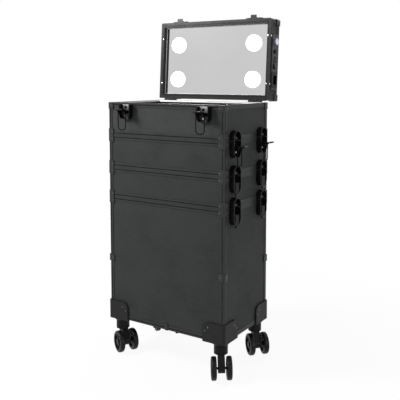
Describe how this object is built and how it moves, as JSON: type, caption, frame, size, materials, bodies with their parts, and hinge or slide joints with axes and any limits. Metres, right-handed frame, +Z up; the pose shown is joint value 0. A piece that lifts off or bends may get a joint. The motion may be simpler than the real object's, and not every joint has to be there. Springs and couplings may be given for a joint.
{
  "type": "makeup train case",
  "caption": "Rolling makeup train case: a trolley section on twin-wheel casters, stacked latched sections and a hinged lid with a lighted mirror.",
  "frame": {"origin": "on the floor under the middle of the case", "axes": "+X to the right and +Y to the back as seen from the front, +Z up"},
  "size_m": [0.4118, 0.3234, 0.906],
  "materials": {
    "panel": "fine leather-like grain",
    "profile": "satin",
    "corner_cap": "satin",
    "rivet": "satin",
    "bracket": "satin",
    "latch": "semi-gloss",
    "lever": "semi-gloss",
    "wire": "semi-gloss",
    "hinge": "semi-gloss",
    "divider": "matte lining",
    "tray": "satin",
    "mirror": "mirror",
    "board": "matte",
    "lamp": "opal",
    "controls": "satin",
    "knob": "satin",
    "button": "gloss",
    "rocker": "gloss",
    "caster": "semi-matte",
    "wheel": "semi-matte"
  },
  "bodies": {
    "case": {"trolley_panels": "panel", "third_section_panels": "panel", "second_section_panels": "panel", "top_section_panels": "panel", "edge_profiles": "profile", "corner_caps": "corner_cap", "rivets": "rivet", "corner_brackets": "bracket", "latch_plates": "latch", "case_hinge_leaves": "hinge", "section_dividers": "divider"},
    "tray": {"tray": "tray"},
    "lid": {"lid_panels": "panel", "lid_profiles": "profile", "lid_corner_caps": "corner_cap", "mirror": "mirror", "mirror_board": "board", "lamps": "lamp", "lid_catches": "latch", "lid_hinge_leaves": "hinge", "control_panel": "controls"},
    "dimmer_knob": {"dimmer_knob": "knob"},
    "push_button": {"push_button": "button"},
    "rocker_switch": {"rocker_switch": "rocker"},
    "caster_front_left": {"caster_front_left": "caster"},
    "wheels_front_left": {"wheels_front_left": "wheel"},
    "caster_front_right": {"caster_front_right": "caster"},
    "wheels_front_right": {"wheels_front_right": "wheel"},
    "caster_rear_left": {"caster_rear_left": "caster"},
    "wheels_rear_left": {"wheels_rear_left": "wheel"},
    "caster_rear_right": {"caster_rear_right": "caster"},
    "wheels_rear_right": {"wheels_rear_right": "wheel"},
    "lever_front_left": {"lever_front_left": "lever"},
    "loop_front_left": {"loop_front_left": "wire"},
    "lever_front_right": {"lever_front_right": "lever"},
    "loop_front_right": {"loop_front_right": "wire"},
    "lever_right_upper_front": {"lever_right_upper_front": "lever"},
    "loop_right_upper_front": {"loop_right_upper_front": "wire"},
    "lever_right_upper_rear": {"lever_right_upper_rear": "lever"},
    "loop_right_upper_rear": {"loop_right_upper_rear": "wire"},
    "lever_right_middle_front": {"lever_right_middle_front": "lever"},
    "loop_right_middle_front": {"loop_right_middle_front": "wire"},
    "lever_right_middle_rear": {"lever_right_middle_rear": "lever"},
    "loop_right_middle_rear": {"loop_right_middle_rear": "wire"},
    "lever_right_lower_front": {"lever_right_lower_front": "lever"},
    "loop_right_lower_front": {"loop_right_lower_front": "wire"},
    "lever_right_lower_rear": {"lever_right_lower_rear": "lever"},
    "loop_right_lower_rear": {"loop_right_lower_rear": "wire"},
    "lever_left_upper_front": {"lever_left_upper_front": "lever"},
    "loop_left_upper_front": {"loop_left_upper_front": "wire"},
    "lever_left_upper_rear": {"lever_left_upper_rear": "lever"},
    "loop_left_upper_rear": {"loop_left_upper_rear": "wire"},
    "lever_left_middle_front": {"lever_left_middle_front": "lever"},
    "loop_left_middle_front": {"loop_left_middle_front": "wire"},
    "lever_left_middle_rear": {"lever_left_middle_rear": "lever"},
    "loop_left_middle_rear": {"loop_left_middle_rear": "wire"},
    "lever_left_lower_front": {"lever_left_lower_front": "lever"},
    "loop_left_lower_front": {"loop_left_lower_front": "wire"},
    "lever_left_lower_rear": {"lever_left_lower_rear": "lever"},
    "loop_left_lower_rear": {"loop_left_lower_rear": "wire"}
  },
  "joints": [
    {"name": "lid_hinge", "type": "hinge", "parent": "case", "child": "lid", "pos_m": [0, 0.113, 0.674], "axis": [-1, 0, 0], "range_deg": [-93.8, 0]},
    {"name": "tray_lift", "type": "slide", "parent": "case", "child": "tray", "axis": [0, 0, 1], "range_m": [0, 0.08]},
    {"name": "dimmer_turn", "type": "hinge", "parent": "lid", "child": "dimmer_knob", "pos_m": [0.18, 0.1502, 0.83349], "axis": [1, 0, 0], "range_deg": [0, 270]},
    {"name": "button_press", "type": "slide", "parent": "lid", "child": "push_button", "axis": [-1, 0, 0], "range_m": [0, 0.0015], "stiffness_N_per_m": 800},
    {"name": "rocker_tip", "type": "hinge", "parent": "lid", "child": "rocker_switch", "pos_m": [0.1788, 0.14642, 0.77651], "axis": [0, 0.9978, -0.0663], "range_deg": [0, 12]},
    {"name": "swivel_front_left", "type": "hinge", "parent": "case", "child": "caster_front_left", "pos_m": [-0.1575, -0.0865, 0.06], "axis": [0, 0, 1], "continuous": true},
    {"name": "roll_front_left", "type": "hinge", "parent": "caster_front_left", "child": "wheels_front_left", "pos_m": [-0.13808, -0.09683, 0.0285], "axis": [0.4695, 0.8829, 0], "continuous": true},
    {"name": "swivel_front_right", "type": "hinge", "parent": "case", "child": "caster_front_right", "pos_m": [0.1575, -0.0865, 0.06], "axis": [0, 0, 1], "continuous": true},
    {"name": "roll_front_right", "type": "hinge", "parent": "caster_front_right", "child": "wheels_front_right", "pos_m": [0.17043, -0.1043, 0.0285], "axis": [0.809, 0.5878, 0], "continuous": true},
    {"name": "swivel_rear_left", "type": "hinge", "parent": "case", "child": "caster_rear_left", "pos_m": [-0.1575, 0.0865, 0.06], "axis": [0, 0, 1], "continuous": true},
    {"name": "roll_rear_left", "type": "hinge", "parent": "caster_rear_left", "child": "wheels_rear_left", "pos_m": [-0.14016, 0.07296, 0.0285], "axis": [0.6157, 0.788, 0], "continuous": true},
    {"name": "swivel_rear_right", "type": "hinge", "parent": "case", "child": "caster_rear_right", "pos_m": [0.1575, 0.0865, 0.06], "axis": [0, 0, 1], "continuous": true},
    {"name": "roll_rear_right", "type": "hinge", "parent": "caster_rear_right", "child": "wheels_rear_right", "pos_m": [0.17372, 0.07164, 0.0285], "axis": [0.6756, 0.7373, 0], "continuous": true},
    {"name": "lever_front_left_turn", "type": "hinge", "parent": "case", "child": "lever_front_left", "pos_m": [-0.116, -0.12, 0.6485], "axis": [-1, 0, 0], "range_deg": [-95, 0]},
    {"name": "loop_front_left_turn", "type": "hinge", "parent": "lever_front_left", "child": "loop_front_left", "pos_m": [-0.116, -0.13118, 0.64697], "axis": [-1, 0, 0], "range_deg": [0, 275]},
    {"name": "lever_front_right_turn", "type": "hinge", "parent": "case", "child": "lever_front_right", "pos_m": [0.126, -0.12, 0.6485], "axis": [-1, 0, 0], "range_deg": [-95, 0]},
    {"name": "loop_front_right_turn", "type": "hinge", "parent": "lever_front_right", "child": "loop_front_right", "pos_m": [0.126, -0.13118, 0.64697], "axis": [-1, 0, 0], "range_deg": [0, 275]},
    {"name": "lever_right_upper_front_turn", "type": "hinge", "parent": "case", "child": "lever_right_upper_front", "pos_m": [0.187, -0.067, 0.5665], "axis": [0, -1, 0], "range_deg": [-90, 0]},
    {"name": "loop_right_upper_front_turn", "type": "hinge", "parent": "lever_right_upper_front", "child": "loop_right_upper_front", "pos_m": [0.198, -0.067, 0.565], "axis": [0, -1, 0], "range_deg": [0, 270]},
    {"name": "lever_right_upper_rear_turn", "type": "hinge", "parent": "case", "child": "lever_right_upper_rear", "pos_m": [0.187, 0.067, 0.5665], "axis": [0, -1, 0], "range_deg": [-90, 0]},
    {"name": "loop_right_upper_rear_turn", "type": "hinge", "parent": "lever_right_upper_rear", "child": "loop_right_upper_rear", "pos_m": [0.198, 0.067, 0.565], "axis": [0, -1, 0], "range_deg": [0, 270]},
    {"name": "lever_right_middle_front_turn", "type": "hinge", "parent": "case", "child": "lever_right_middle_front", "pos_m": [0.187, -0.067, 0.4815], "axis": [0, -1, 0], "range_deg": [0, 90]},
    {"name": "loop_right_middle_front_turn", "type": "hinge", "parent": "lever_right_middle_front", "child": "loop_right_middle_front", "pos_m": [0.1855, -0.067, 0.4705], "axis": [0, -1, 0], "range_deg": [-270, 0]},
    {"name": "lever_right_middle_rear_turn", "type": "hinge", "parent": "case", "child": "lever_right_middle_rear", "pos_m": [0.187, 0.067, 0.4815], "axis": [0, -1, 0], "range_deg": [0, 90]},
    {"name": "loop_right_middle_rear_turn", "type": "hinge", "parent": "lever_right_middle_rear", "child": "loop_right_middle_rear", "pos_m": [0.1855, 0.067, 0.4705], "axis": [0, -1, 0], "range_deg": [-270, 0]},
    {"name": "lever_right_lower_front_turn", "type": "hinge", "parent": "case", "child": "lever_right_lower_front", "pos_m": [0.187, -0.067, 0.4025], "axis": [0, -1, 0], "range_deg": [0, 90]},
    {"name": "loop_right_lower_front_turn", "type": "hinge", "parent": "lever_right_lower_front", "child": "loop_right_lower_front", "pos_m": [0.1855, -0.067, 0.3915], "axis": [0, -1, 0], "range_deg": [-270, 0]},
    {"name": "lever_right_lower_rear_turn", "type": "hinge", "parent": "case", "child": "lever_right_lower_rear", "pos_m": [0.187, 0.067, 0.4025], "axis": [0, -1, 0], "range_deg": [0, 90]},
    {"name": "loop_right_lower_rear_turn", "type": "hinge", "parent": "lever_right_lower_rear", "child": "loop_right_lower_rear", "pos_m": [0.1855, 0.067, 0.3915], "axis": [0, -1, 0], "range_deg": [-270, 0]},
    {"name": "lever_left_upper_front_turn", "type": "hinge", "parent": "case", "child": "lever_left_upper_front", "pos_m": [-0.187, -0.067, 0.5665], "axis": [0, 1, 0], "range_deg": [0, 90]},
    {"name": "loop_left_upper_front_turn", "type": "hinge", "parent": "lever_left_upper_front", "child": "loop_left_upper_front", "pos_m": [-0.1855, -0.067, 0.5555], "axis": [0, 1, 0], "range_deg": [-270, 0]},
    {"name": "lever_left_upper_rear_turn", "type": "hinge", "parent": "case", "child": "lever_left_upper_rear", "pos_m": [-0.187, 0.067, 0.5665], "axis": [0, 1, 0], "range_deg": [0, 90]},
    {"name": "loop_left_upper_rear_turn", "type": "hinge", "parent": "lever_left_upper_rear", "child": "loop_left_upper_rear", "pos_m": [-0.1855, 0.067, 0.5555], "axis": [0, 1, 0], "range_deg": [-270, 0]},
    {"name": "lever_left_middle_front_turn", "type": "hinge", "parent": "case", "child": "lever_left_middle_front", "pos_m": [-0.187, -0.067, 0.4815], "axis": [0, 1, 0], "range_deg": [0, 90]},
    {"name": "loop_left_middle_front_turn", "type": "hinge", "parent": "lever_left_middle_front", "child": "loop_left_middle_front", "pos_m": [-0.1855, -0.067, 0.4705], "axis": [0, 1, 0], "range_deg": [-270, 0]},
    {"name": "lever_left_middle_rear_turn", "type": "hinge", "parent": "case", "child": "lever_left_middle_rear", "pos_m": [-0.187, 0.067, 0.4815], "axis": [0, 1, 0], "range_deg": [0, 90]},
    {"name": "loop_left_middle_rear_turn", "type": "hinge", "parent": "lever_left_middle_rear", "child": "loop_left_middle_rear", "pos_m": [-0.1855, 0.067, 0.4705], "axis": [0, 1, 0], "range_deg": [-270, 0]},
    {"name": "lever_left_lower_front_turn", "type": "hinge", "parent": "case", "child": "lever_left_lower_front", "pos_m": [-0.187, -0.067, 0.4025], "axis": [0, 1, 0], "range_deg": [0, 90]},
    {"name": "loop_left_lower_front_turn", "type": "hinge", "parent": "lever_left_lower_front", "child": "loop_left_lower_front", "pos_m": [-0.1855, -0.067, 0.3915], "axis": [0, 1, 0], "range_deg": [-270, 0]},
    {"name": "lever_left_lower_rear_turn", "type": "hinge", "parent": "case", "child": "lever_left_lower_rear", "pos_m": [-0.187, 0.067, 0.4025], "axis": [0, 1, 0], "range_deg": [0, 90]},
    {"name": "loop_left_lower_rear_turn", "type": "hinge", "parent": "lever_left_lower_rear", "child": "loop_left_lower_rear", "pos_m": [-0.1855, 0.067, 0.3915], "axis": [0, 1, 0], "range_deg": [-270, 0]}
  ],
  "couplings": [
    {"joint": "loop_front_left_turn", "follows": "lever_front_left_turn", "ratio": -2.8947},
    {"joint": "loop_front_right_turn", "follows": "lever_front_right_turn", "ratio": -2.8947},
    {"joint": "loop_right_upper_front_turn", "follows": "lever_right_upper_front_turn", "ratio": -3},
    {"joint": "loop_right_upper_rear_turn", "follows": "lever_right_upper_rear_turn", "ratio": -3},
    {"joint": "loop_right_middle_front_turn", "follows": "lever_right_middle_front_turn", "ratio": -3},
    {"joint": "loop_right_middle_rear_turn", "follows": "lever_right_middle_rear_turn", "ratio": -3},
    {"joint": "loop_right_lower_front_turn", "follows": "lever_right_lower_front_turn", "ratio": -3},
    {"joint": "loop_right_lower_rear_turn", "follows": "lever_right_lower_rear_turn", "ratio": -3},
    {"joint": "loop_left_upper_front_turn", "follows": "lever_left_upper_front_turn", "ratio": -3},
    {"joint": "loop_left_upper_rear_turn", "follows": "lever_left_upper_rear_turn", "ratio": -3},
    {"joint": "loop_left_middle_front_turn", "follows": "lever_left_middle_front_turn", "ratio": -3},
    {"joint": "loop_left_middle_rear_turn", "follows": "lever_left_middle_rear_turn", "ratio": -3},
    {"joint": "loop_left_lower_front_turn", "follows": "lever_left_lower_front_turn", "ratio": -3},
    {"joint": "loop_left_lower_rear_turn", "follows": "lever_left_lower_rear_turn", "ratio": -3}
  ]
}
========================================================================
- TASK BRIEF -
Count every line bearing the word "frame"; report the total only.

- SOLUTION TO THIS PROBLEM -
2